ST. JOHN’S, Antigua & Barbuda: Antigua and Barbuda is using Jamaica as a model for upgrading its system of recording births, deaths and marriages.
The improvements to the country’s civil registry are being made possible by the Organization of American States (OAS). OAS Specialist Paul Hughes identified the system used in Jamaica as the most suitable for the modernization of the registry in Antigua and Barbuda.
“Jamaica not only brings technological expertise, but offers a complete business process reengineering of how a modern civil registry should operate,” said Hughes. “They have one of the most impressive operations I have seen in the region.”

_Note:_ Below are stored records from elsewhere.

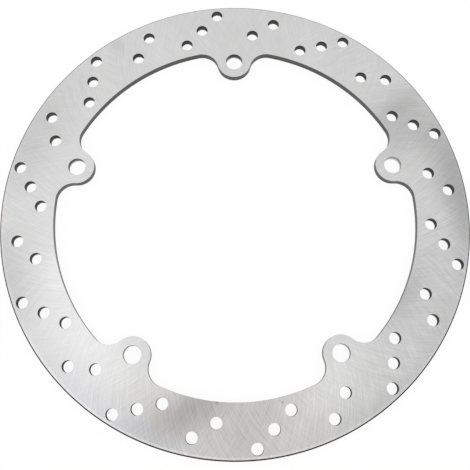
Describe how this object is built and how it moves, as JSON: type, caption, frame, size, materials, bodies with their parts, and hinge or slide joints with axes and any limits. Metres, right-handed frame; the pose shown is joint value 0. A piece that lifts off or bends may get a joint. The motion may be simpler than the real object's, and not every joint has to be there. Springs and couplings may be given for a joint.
{
  "type": "brake disc rotor",
  "caption": "Flat ground-steel ring for a motorcycle's front brake, with inward ears for hub bolts and slanted rows of vent holes through its friction band.",
  "frame": {"origin": "the disc's centre on its rear face, which seats on the wheel hub", "axes": "+Z along the wheel's axle, out of the front face; +Y from the centre through one mounting ear; +X completes the right-handed frame"},
  "size_m": [0.32, 0.32, 0.0055],
  "materials": {
    "ground_steel": "stainless steel, rotary ground to a satin swirl, with dark cut walls and rim chamfers"
  },
  "bodies": {
    "root": {"brake_disc": "ground_steel"}
  },
  "joints": []
}
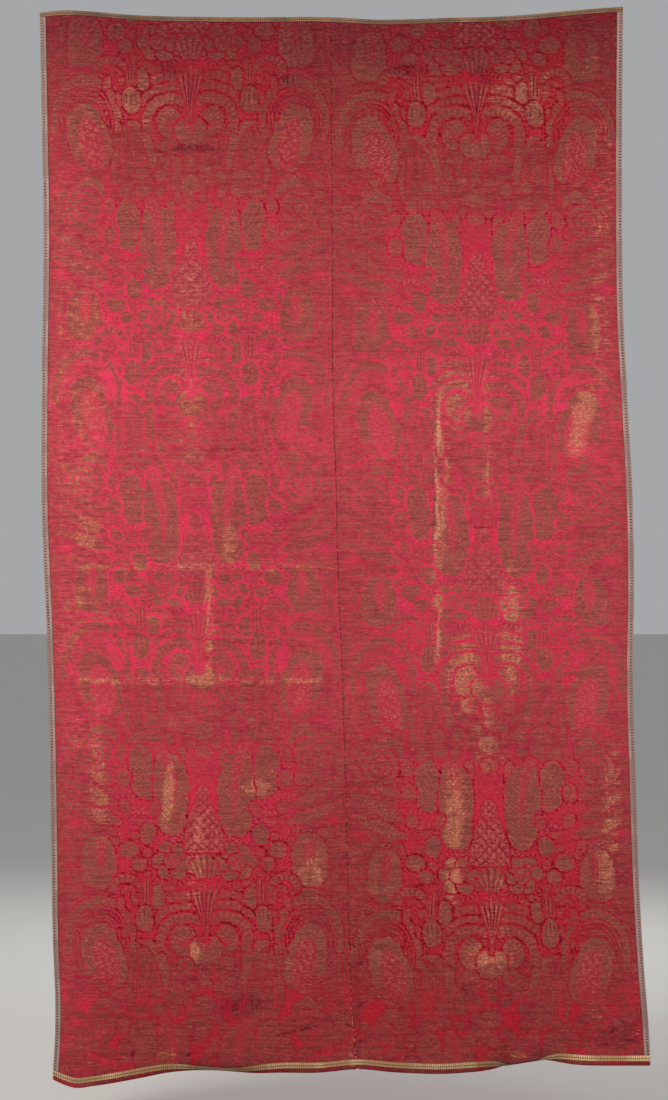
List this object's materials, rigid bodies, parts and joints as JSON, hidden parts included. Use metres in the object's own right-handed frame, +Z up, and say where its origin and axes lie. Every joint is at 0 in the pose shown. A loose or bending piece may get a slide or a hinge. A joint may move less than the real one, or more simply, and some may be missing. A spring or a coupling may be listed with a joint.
{
  "type": "brocade hanging panel",
  "caption": "Tall hanging of crimson figured silk, two loom widths seamed down the middle, edged all round with narrow metal braid, its hem waving.",
  "frame": {"origin": "middle of the panel's top edge, where it is held", "axes": "+Z up the panel, +X across it to the viewer's right, -Y out of its patterned front"},
  "size_m": [1.1287, 0.0594, 1.9965],
  "materials": {
    "silk": "figured silk: crimson ground, tan and pink motifs, satin outlines",
    "side_braid": "narrow woven braid of pale metal thread with a row of dark dashes",
    "end_braid": "narrow ribbed braid of gold metal thread"
  },
  "bodies": {
    "root": {"brocade_left": "silk", "brocade_right": "silk", "braid_left": "side_braid", "braid_right": "side_braid", "braid_top": "end_braid", "braid_bottom": "end_braid"}
  },
  "joints": []
}
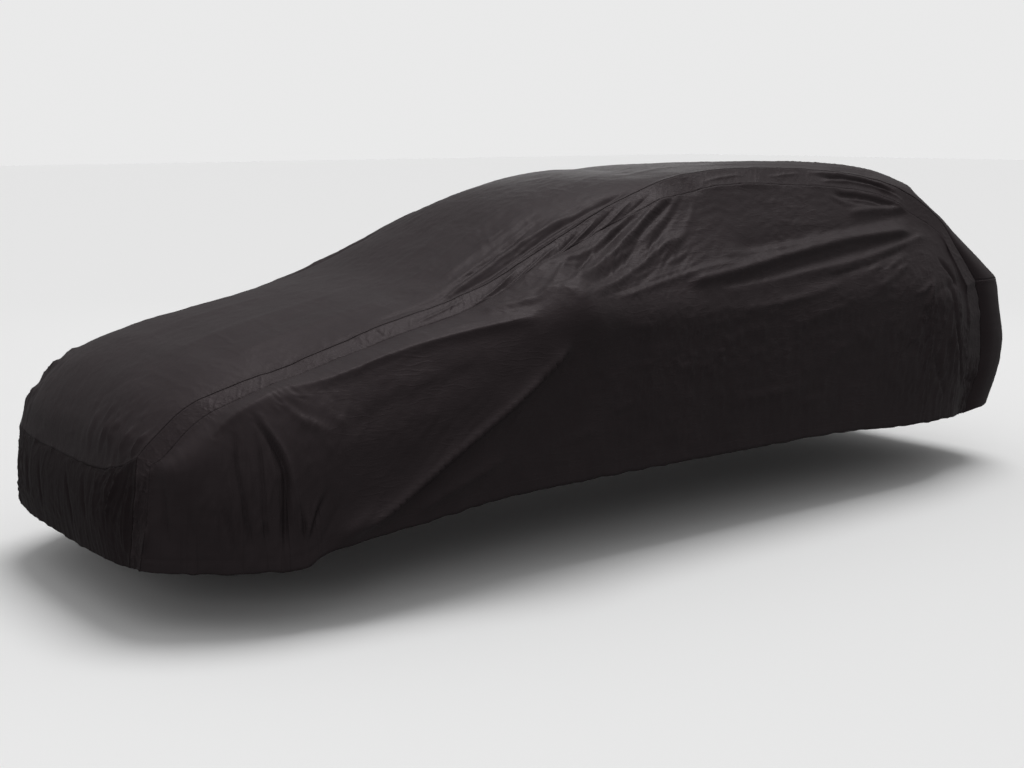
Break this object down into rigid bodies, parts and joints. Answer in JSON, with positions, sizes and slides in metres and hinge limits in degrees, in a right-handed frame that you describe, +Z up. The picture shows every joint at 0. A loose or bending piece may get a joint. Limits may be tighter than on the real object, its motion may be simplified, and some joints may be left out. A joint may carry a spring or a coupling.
{
  "type": "car cover",
  "caption": "Fitted cloth cover for an estate car: shaped panels with edge strips along both sides and a gathered hem, hollow and open below.",
  "frame": {"origin": "on the underside of the cloth where it lies on the car's roof, on the centre line, in the middle of the wheelbase", "axes": "+Z up, +Y along the car towards its rear, +X towards the car's left side"},
  "size_m": [1.9381, 4.653, 1.2709],
  "materials": {
    "top_cloth": "satin black coated cloth, crinkled",
    "nose_cloth": "satin black coated cloth, gathered at the hem",
    "tail_cloth": "satin black coated cloth, gathered at the hem",
    "side_cloth": "satin black coated cloth, folded and crinkled",
    "strip_cloth": "satin black coated cloth, puckered along its seams"
  },
  "bodies": {
    "root": {"top_panel": "top_cloth", "nose_panel": "nose_cloth", "tail_panel": "tail_cloth", "left_side_panel": "side_cloth", "right_side_panel": "side_cloth", "left_edge_strip": "strip_cloth", "right_edge_strip": "strip_cloth"}
  },
  "joints": []
}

Officials from Jamaica’s Registrar General’s Department, Chief Executive Office Dr. Patricia Holness and Director of Records Management and Information Technology Kerry Ann Crossbourne, visited the twin-island nation last week.
During their visit, the officials toured the facilities and held discussions on implementation plans with High Court Registrar, Charlesworth Tabor, Permanent Secretary of Legal Affairs Donald Edwards and other officials from the Supreme Court and the Ministry of Information, Broadcasting, Telecommunications, Science and Technology.
Hughes applauded Jamaica’s leadership and generosity in sharing its technology and business processes with the OAS for this important sub-regional project.
“This is an important demonstration of the kind of horizontal cooperation the OAS likes to see among its member states. Working together to improve security, efficiency and transparency in the public sector will not only strengthen relationships, but bring the region yet another step closer to the Caribbean Single Market and Economy,” said Hughes.
OAS cooperation on the civil registry was initiated in 2006 by the signing of an agreement and memorandum of understanding between the organization and the government of Antigua and Barbuda. The project is funded by the governments of Chile, Canada and the United States.